--- WHAT YOU SHOULD DO ---
Up to and including the line containing "lamp_pitch = 2.822; // [2.8:0.001:2.84]", please reproduce the lines of the listing below, starting from the top.
** START DATASET CONTENT **
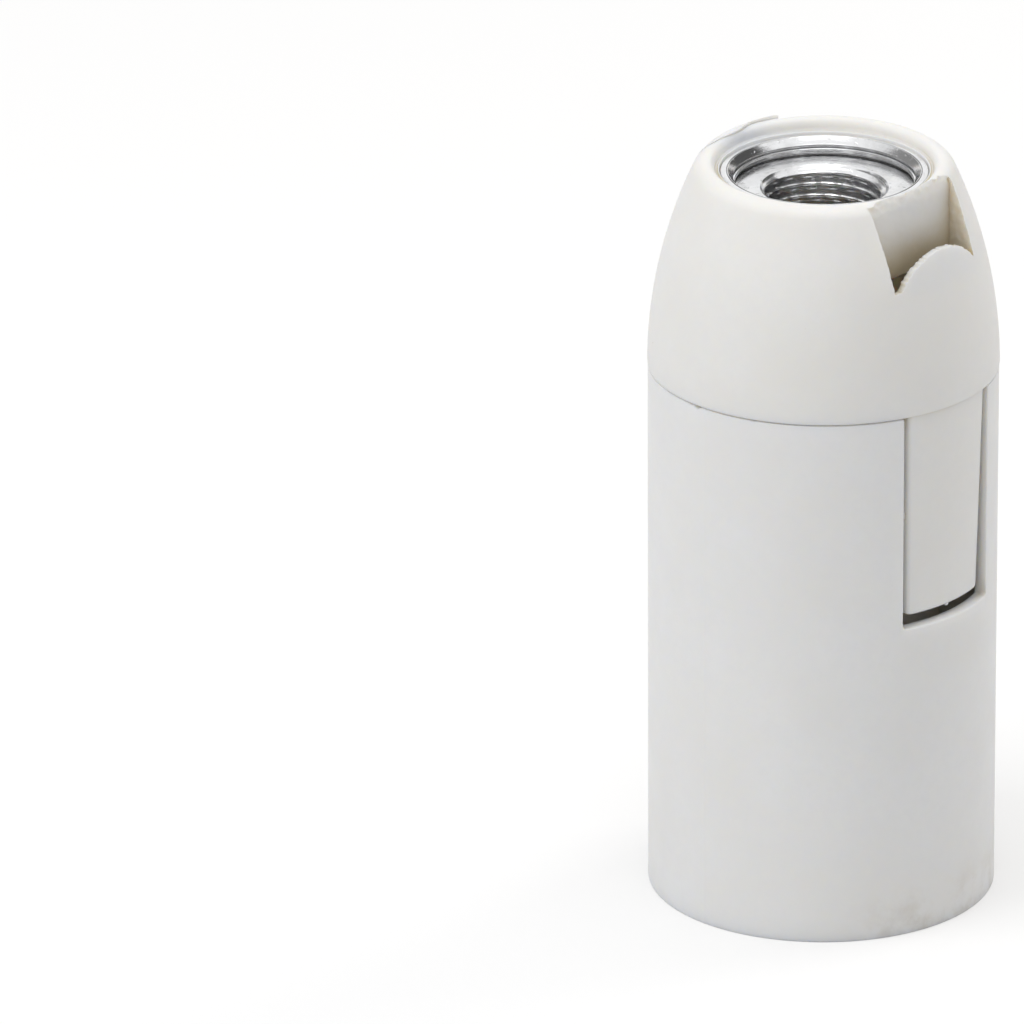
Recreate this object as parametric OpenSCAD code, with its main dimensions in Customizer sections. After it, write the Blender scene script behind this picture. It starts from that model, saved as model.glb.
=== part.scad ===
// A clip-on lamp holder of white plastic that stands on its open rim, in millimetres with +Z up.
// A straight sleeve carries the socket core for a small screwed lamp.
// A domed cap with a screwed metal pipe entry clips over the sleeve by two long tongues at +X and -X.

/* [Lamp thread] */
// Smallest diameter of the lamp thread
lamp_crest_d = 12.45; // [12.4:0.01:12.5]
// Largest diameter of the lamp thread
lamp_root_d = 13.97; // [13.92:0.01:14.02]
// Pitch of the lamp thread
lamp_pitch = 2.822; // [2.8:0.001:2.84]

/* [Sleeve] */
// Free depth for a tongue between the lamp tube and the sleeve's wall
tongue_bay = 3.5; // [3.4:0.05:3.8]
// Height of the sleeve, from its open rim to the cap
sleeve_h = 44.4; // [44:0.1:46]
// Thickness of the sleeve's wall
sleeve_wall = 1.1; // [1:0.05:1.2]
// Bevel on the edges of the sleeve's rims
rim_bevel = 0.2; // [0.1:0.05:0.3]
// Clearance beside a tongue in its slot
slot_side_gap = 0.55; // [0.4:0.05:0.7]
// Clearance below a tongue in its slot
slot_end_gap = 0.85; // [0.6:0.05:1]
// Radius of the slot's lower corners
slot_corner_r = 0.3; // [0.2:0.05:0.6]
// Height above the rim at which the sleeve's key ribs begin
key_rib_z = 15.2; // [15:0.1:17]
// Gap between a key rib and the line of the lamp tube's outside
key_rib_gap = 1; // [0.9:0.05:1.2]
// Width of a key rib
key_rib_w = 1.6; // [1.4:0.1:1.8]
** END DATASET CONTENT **
--- WRITTEN RESPONSE ---
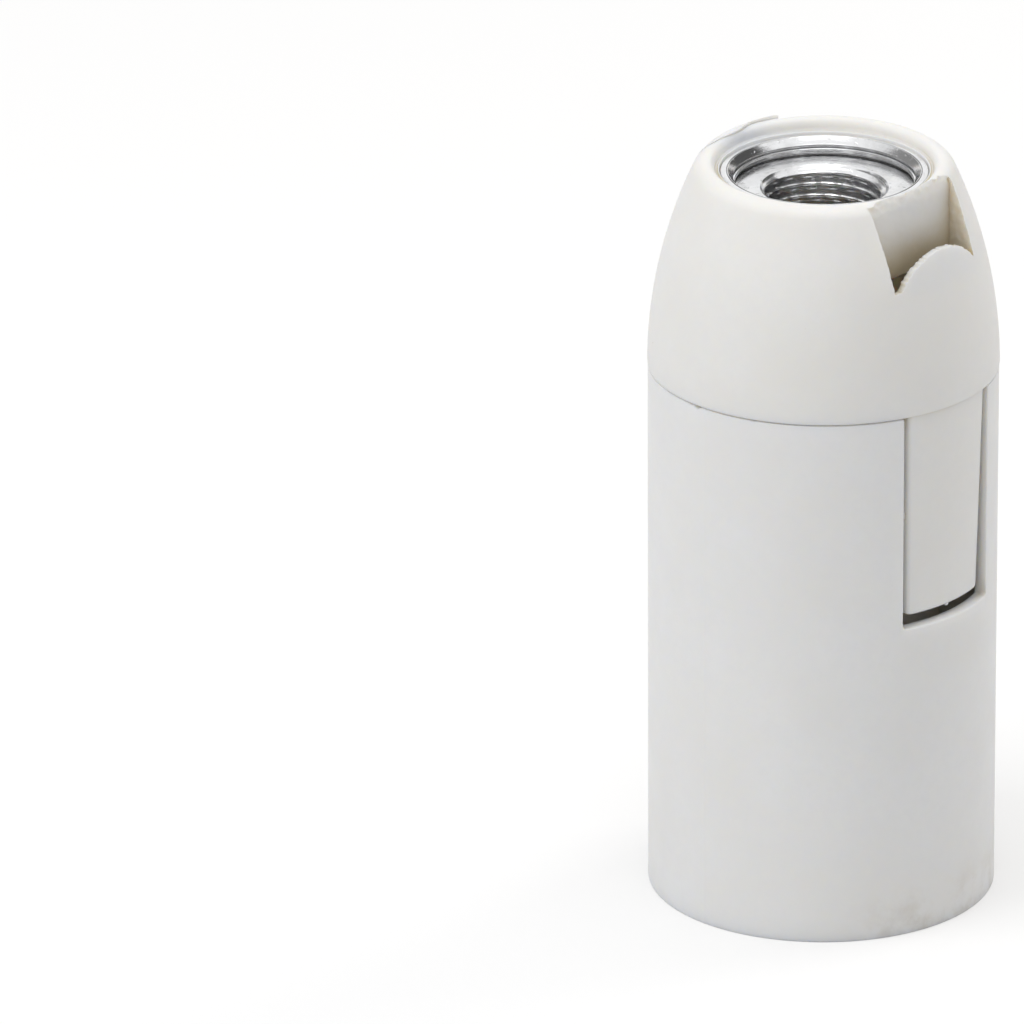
Recreate this object as parametric OpenSCAD code, with its main dimensions in Customizer sections. After it, write the Blender scene script behind this picture. It starts from that model, saved as model.glb.
=== part.scad ===
// A clip-on lamp holder of white plastic that stands on its open rim, in millimetres with +Z up.
// A straight sleeve carries the socket core for a small screwed lamp.
// A domed cap with a screwed metal pipe entry clips over the sleeve by two long tongues at +X and -X.

/* [Lamp thread] */
// Smallest diameter of the lamp thread
lamp_crest_d = 12.45; // [12.4:0.01:12.5]
// Largest diameter of the lamp thread
lamp_root_d = 13.97; // [13.92:0.01:14.02]
// Pitch of the lamp thread
lamp_pitch = 2.822; // [2.8:0.001:2.84]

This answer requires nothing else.